There's a whole new set of competitors emerging from some of the traditional silicon players Qualcomm and AMD (Advanced Micro Devices). But then also, the cloud service providers themselves are investing more as a whole. So that actually just like a TPU, we're seeing that happen in other places like Amazon and Alibaba and other. So, that is that is a competitive threat for us.
Q. How mature is the India market for NPUs and what are Intel’s expectations from it?
NR: The India market is still relatively small compared to North America, which also services Europe and China. The India market is important from the perspective of developers, however. I look at it as much more of a place where we need to enable the ecosystem as the developer community in India can have a huge impact upon the world in terms of just pure market size.
Q. We have seen what AI in cloud can do. How will AI fair with Edge computing and how is Intel placed in this new scenario?
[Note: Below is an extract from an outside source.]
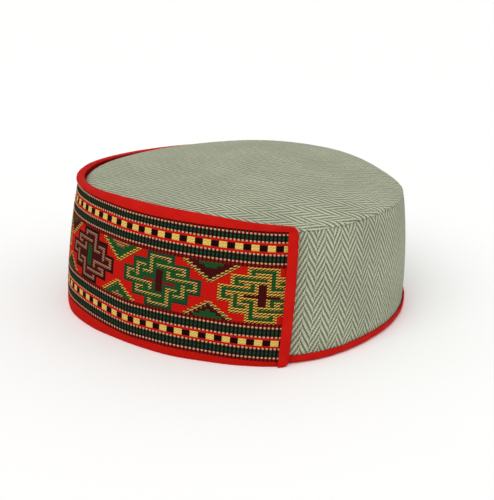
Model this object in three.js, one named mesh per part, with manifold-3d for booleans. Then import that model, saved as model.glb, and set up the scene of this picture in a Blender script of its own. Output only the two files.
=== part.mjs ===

NR: I think this is a huge opportunity for AI. The Edge opportunity is growing faster than the datacenter opportunity. However, it's very fragmented across many different industries like industrial automotive, manufacturing and healthcare. The way we look at it again, is that we take a bit of a platform approach. We have Intel Xeon for higher power applications and Atom core based products for lower power. They both have AI capabilities that are enabled through a software stack that we have built from the ground up for very easily deploying models to the Edge platform.
So we give our customers lots of different choices because there's a diverse set of use cases and what we call the Edge can be anywhere from half a watt all the way to 20 or 30 watts with very different limitations in terms of thermal cooling and latency. We have a variety of solution, but they're all AI enabled through a unified software stack. I don't think any one player can cover everything because Edge has such a diverse set of use cases.